For adolescents, successful recruitment efforts would highlight the health benefits of the programme for both youth and the broader community. Both adolescent males and females believed that a family-based programme could have a larger community impact and that this was an important point to publicize.

Mothers and fathers also recommended face-to-face recruitment methods. Overall, parents endorsed a personalized approach, with recruiters going from house to house to provide information on the project. Both mothers and fathers mentioned the importance of drawing upon existing social networks to recruit families and emphasizing how a family-based programme would benefit the future of their children.

Parents also recommended that male recruiters should recruit fathers and sons, and female recruiters should recruit mothers and daughters. For example, one mother stated:

Women from a pada should tell people in the same pada that a meeting on health is organized and they should come. This information is in the context of the future of our children. If we only don’t listen then who will think about the future of our children. All this we can tell in our hamlet.

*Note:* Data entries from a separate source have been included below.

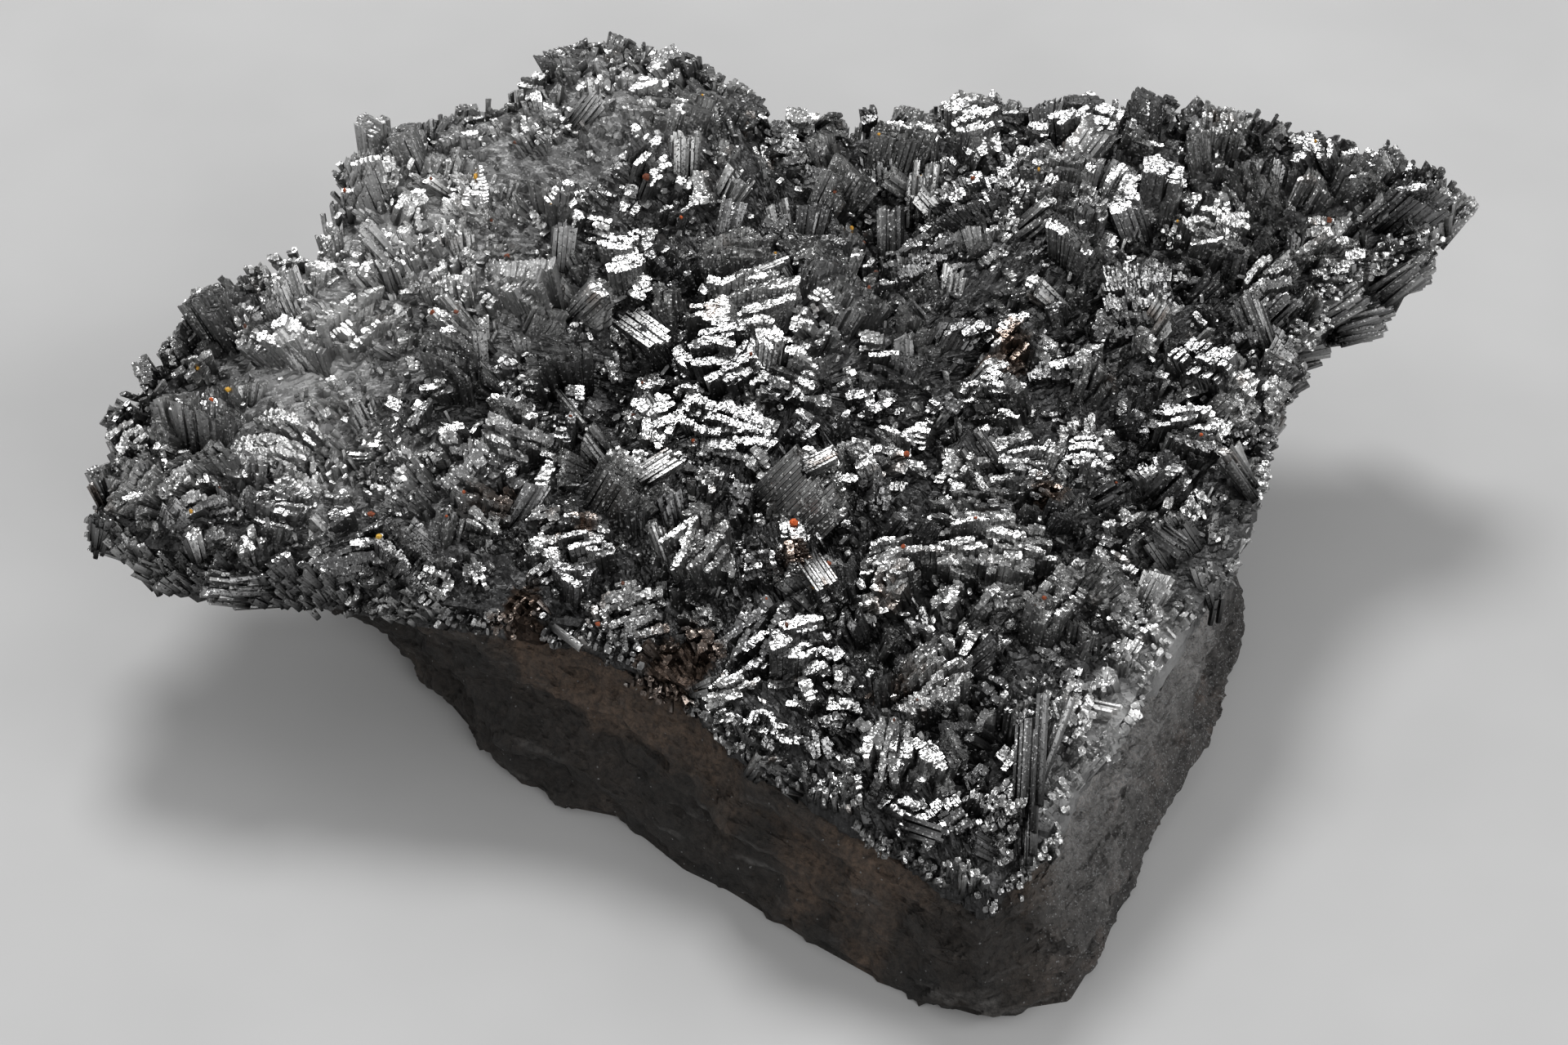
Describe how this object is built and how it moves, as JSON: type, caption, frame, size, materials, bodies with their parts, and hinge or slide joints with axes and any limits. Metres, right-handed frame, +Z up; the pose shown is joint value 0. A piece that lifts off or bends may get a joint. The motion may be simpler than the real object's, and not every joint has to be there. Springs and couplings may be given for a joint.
{
  "type": "pyrolusite mineral specimen",
  "caption": "Kite-shaped crust of intergrown steel-grey bladed pyrolusite crystals on a wedge of dark, iron-stained host rock.",
  "frame": {"origin": "under the middle of the specimen's bounding box, on the surface that it rests on", "axes": "+Z up out of the crystal face, +X along the specimen's length towards the pointed right wing, -Y towards the front corner where the rock shows on both sides"},
  "size_m": [0.0671, 0.0511, 0.0208],
  "materials": {
    "dark_rock": "matte",
    "steel_grey_crystal": "gloss"
  },
  "bodies": {
    "root": {"matrix": "dark_rock", "crystal_crust": "steel_grey_crystal"}
  },
  "joints": []
}
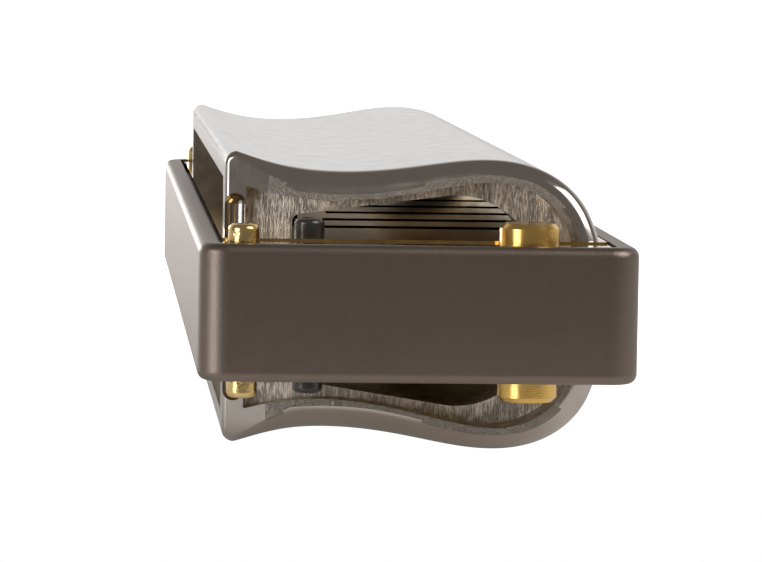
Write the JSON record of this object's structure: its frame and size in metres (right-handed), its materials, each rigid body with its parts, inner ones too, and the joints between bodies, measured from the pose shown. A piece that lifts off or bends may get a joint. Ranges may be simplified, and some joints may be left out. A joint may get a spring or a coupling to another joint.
{
  "type": "harmonica",
  "caption": "Diatonic harmonica with a machined metal comb, brass reed plates, milled wave-section covers open at the back and ends, and brass corner bushes.",
  "frame": {"origin": "centre of the comb, half way between the two reed plates", "axes": "+X along the instrument towards the high holes, -Y towards the player's mouth, +Z towards the blow side"},
  "size_m": [0.102, 0.0274, 0.0188],
  "materials": {
    "comb_metal": "bead-blasted, dark bronze-grey anodised satin",
    "cover_steel": "polished dark nickel over milled steel",
    "plate_brass": "polished brass, lightly tarnished",
    "reed_brass": "fine-ground rolled brass",
    "rivet_brass": "bright brass",
    "post_brass": "turned bright brass",
    "screw_black": "glossy black oxide",
    "dowel_steel": "ground steel"
  },
  "bodies": {
    "harmonica_frame": {"comb": "comb_metal", "blow_reed_plate": "plate_brass", "draw_reed_plate": "plate_brass", "top_cover": "cover_steel", "bottom_cover": "cover_steel", "blow_reed_pads": "reed_brass", "draw_reed_pads": "reed_brass", "blow_reed_rivets": "rivet_brass", "draw_reed_rivets": "rivet_brass", "brass_posts": "post_brass", "cover_dowels": "dowel_steel", "blow_plate_screws": "screw_black", "draw_plate_screws": "screw_black", "corner_screws": "post_brass"},
    "blow_reed_1": {"blow_reed_1": "reed_brass"},
    "draw_reed_1": {"draw_reed_1": "reed_brass"},
    "blow_reed_2": {"blow_reed_2": "reed_brass"},
    "draw_reed_2": {"draw_reed_2": "reed_brass"},
    "blow_reed_3": {"blow_reed_3": "reed_brass"},
    "draw_reed_3": {"draw_reed_3": "reed_brass"},
    "blow_reed_4": {"blow_reed_4": "reed_brass"},
    "draw_reed_4": {"draw_reed_4": "reed_brass"},
    "blow_reed_5": {"blow_reed_5": "reed_brass"},
    "draw_reed_5": {"draw_reed_5": "reed_brass"},
    "blow_reed_6": {"blow_reed_6": "reed_brass"},
    "draw_reed_6": {"draw_reed_6": "reed_brass"},
    "blow_reed_7": {"blow_reed_7": "reed_brass"},
    "draw_reed_7": {"draw_reed_7": "reed_brass"},
    "blow_reed_8": {"blow_reed_8": "reed_brass"},
    "draw_reed_8": {"draw_reed_8": "reed_brass"},
    "blow_reed_9": {"blow_reed_9": "reed_brass"},
    "draw_reed_9": {"draw_reed_9": "reed_brass"},
    "blow_reed_10": {"blow_reed_10": "reed_brass"},
    "draw_reed_10": {"draw_reed_10": "reed_brass"}
  },
  "joints": [
    {"name": "blow_reed_1_flex", "type": "hinge", "parent": "harmonica_frame", "child": "blow_reed_1", "pos_m": [-0.03375, 0.0058, 0.00328], "axis": [1, 0, 0], "range_deg": [-3, 3], "stiffness_Nm_per_rad": 0.0198},
    {"name": "draw_reed_1_flex", "type": "hinge", "parent": "harmonica_frame", "child": "draw_reed_1", "pos_m": [-0.03375, -0.0067, -0.00428], "axis": [1, 0, 0], "range_deg": [-3, 3], "stiffness_Nm_per_rad": 0.0249},
    {"name": "blow_reed_2_flex", "type": "hinge", "parent": "harmonica_frame", "child": "blow_reed_2", "pos_m": [-0.02625, 0.00496, 0.00328], "axis": [1, 0, 0], "range_deg": [-3, 3], "stiffness_Nm_per_rad": 0.0259},
    {"name": "draw_reed_2_flex", "type": "hinge", "parent": "harmonica_frame", "child": "draw_reed_2", "pos_m": [-0.02625, -0.0067, -0.00428], "axis": [1, 0, 0], "range_deg": [-3, 3], "stiffness_Nm_per_rad": 0.0366},
    {"name": "blow_reed_3_flex", "type": "hinge", "parent": "harmonica_frame", "child": "blow_reed_3", "pos_m": [-0.01875, 0.00413, 0.00328], "axis": [1, 0, 0], "range_deg": [-3, 3], "stiffness_Nm_per_rad": 0.0299},
    {"name": "draw_reed_3_flex", "type": "hinge", "parent": "harmonica_frame", "child": "draw_reed_3", "pos_m": [-0.01875, -0.0067, -0.00428], "axis": [1, 0, 0], "range_deg": [-3, 3], "stiffness_Nm_per_rad": 0.0475},
    {"name": "blow_reed_4_flex", "type": "hinge", "parent": "harmonica_frame", "child": "blow_reed_4", "pos_m": [-0.01125, 0.00329, 0.00328], "axis": [1, 0, 0], "range_deg": [-3, 3], "stiffness_Nm_per_rad": 0.0429},
    {"name": "draw_reed_4_flex", "type": "hinge", "parent": "harmonica_frame", "child": "draw_reed_4", "pos_m": [-0.01125, -0.0067, -0.00428], "axis": [1, 0, 0], "range_deg": [-3, 3], "stiffness_Nm_per_rad": 0.0541},
    {"name": "blow_reed_5_flex", "type": "hinge", "parent": "harmonica_frame", "child": "blow_reed_5", "pos_m": [-0.00375, 0.00246, 0.00328], "axis": [1, 0, 0], "range_deg": [-3, 3], "stiffness_Nm_per_rad": 0.0543},
    {"name": "draw_reed_5_flex", "type": "hinge", "parent": "harmonica_frame", "child": "draw_reed_5", "pos_m": [-0.00375, -0.0067, -0.00428], "axis": [1, 0, 0], "range_deg": [-3, 3], "stiffness_Nm_per_rad": 0.0609},
    {"name": "blow_reed_6_flex", "type": "hinge", "parent": "harmonica_frame", "child": "blow_reed_6", "pos_m": [0.00375, 0.00162, 0.00328], "axis": [1, 0, 0], "range_deg": [-3, 3], "stiffness_Nm_per_rad": 0.0602},
    {"name": "draw_reed_6_flex", "type": "hinge", "parent": "harmonica_frame", "child": "draw_reed_6", "pos_m": [0.00375, -0.0067, -0.00428], "axis": [1, 0, 0], "range_deg": [-3, 3], "stiffness_Nm_per_rad": 0.0759},
    {"name": "blow_reed_7_flex", "type": "hinge", "parent": "harmonica_frame", "child": "blow_reed_7", "pos_m": [0.01125, 0.00079, 0.00328], "axis": [1, 0, 0], "range_deg": [-3, 3], "stiffness_Nm_per_rad": 0.0828},
    {"name": "draw_reed_7_flex", "type": "hinge", "parent": "harmonica_frame", "child": "draw_reed_7", "pos_m": [0.01125, -0.0067, -0.00428], "axis": [1, 0, 0], "range_deg": [-3, 3], "stiffness_Nm_per_rad": 0.0737},
    {"name": "blow_reed_8_flex", "type": "hinge", "parent": "harmonica_frame", "child": "blow_reed_8", "pos_m": [0.01875, -0.00005, 0.00328], "axis": [1, 0, 0], "range_deg": [-3, 3], "stiffness_Nm_per_rad": 0.0992},
    {"name": "draw_reed_8_flex", "type": "hinge", "parent": "harmonica_frame", "child": "draw_reed_8", "pos_m": [0.01875, -0.0067, -0.00428], "axis": [1, 0, 0], "range_deg": [-3, 3], "stiffness_Nm_per_rad": 0.0787},
    {"name": "blow_reed_9_flex", "type": "hinge", "parent": "harmonica_frame", "child": "blow_reed_9", "pos_m": [0.02625, -0.00088, 0.00328], "axis": [1, 0, 0], "range_deg": [-3, 3], "stiffness_Nm_per_rad": 0.1033},
    {"name": "draw_reed_9_flex", "type": "hinge", "parent": "harmonica_frame", "child": "draw_reed_9", "pos_m": [0.02625, -0.0067, -0.00428], "axis": [1, 0, 0], "range_deg": [-3, 3], "stiffness_Nm_per_rad": 0.082},
    {"name": "blow_reed_10_flex", "type": "hinge", "parent": "harmonica_frame", "child": "blow_reed_10", "pos_m": [0.03375, -0.00172, 0.00328], "axis": [1, 0, 0], "range_deg": [-3, 3], "stiffness_Nm_per_rad": 0.1317},
    {"name": "draw_reed_10_flex", "type": "hinge", "parent": "harmonica_frame", "child": "draw_reed_10", "pos_m": [0.03375, -0.0067, -0.00428], "axis": [1, 0, 0], "range_deg": [-3, 3], "stiffness_Nm_per_rad": 0.0931}
  ]
}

Similarly, a father recommended an approach where a recruiter could:

.... personally go and speak to them. What do they feel, one must personally try to make them understand and speak. You must tell him that come to the programme if you understand what is being said then make use of it, if not then you can leave the programme.

In addition, fathers felt it was important for recruiters to clearly state the goal of the programme so that families could easily understand its purpose and relevance for their lives.

Content and format of a family-based intervention
Both adolescent boys and girls wanted accurate, relevant and developmentally appropriate information. Many of the youth in the focus groups stressed the importance of giving “proper advice” about HIV/AIDS. In general, adolescents felt it important to have a proposed family-based intervention that is “comprehensive and includes content both related to abstinence and safer sex”. Adolescents expressed interest in knowing both about ways they could avoid becoming sexually active and ways they could protect themselves if they did in fact become sexually active.

Both adolescent boys and girls were clear that a programme had to be flexible, convenient and adolescent friendly. Youth identified a number of characteristics that would make a youth programme friendly, including the use of diverse types of materials and programme activities. Adolescents felt that programme information could be shared through a variety of methods, including skits or plays, songs, and posters, pamphlets and other print materials. Regardless of the medium, adolescents emphasized the importance of addressing illiteracy and suggested that information about a family-based programme needed to be provided orally and in writing, as many of their parents could not read.

Parents wanted current and factual information on HIV/AIDS, strategies for protecting oneself from HIV/AIDS, including correct and consistent condom use, and sexual behaviour. Parents were open to receiving information about HIV/AIDS in a variety of ways, including via written materials and visual images. For written materials, parents stressed the importance of addressing illiteracy in the village and of making materials available in multiple languages, e.g., Hindi and Marathi. As one mother stated, “Now we get paper but we can’t even read it ... what you will tell us face to face we will understand from there only.” Regardless of the format, both mothers and fathers stressed the importance of making programme materials adolescent friendly.